The Cavs cycled through two pitchers in the eighth alone before bringing in closer Kevin Arico, who tore into the Pirates for four outs to rid Virginia of the looming comeback. Arico forced Harris (1 for 4) into a groundout at second base, stifling the rally.


“He did a tremendous job (last year) and pitched us to Omaha.” O’Connor said of Arico. “I knew when the game got tight we’d definitely have to go with him, and he came in and did a nice job.”


In the top of the ninth, the Cavs’ Chris Taylor produced a lone run off an RBI triple that bounced off the wall in the right-center gap to bring the score to its final 14-11 mark.

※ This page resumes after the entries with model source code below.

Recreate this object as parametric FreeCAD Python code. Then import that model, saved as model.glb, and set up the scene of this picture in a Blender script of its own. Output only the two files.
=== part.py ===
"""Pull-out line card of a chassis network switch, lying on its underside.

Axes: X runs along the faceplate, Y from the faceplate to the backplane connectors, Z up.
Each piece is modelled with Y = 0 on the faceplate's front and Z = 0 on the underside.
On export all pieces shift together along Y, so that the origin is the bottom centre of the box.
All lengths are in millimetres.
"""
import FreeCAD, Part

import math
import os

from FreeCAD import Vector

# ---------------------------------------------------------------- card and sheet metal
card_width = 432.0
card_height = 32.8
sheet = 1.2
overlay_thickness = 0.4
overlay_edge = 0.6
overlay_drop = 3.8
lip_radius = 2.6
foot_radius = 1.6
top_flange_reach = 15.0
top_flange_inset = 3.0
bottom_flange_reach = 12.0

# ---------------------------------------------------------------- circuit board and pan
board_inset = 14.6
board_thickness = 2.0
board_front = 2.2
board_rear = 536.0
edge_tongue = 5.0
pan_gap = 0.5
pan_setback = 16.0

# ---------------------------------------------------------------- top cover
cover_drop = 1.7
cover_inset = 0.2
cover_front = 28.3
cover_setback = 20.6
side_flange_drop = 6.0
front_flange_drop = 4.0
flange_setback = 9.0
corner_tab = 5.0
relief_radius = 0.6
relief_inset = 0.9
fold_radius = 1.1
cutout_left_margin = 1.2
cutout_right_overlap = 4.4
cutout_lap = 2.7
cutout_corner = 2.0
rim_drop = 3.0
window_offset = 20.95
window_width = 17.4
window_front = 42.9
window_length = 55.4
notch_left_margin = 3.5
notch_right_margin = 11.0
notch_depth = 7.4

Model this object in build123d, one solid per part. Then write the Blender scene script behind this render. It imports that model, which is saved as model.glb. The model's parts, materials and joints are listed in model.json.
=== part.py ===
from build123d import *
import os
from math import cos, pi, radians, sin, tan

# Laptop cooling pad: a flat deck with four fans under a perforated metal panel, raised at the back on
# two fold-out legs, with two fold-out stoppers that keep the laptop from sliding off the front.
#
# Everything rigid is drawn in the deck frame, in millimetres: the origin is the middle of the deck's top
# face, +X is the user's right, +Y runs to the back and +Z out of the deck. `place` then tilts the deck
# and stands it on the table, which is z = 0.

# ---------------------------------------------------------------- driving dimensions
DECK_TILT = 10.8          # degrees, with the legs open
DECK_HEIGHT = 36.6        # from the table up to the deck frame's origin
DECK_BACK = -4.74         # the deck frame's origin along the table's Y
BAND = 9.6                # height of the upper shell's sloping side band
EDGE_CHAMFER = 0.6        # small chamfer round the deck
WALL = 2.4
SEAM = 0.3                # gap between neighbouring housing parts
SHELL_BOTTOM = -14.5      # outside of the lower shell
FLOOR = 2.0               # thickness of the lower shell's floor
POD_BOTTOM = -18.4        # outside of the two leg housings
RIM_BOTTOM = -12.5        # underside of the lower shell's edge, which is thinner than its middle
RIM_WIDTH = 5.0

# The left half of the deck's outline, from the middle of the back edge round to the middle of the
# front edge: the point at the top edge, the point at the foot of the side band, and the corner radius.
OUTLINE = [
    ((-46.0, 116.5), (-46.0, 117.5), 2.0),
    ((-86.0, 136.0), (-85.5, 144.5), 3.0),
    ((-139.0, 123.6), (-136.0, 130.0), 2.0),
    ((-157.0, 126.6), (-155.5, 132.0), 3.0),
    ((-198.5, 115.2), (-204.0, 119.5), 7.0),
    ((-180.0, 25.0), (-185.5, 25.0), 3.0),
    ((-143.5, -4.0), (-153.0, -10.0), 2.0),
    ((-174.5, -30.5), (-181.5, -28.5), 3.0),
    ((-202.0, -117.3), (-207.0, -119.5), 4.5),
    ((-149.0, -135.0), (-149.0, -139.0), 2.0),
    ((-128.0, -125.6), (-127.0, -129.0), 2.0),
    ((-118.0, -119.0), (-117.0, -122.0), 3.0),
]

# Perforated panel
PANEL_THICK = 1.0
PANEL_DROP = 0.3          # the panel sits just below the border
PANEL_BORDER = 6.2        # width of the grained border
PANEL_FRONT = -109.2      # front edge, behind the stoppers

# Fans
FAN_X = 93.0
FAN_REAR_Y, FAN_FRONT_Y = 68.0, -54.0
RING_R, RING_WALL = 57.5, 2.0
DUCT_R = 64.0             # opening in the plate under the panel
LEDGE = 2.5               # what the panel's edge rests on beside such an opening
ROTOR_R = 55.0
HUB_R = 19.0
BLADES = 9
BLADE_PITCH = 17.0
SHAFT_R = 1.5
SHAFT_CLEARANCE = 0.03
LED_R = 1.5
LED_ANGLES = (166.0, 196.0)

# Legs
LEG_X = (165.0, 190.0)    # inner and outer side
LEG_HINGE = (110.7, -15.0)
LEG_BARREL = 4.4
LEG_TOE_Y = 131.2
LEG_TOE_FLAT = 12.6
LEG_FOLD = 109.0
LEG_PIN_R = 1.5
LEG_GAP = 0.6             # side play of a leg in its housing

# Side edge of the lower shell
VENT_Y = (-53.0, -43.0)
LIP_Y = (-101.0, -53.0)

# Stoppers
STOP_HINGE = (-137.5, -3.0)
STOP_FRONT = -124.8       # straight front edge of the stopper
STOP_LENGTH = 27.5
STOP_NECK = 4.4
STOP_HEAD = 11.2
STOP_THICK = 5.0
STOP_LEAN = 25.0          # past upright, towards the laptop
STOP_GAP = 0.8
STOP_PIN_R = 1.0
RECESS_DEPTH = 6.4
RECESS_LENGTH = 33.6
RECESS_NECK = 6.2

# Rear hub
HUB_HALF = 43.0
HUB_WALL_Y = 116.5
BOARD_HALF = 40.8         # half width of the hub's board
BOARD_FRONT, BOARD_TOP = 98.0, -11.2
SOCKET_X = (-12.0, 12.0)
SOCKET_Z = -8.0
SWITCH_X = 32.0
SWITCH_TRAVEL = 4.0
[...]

Early on, Virginia jumped out front with a six-run second, the first inning of the series to produce more than two runs. John Hicks led off with a double and Keith Werman brought him home with a single. 


Second baseman Werman took advantage of his first start of the season, going 3 for 4 at the dish and providing a respectable defensive performance.


“He is a tough little player,” O’Connor said. “He just really knows how to play and it just creates great options for us.”


Werman was then plated by Phil Gosselin who cranked a 1-2 pitch over left-center at Clark LeClair, known as the Jungle.


Virginia’s Steven Proscia (left) later scored another runner to end the short-lived first start of ECU right-hander Brad Mincey.


Mincey, a staple among the Pirates’ pitching staff last season, was their only 10-win starter a year ago.


When asked about Mincey’s performance ECU head coach Billy Godwin responded positively.


“He wasn’t on today and that’s unfortunate,” Godwin said. “He has done some great things for us at a high level and he’ll bounce back.”


In the pitching department, both teams exhausted all resources, with the Pirates using seven arms and the Cavs working six of their own. Neal Davis (1-0) (right) allowed one hit and no runs in 2.1 innings of relief to earn the win.


Though unusual, the thrilling finish proved to be nothing less than the appropriate tight-wire conclusion to a great matchup.


ECU now looks forward to its first midweek matchup as it takes on Old Dominion at home on Tuesday, while Virginia will host George Washington on Wednesday for its home opener.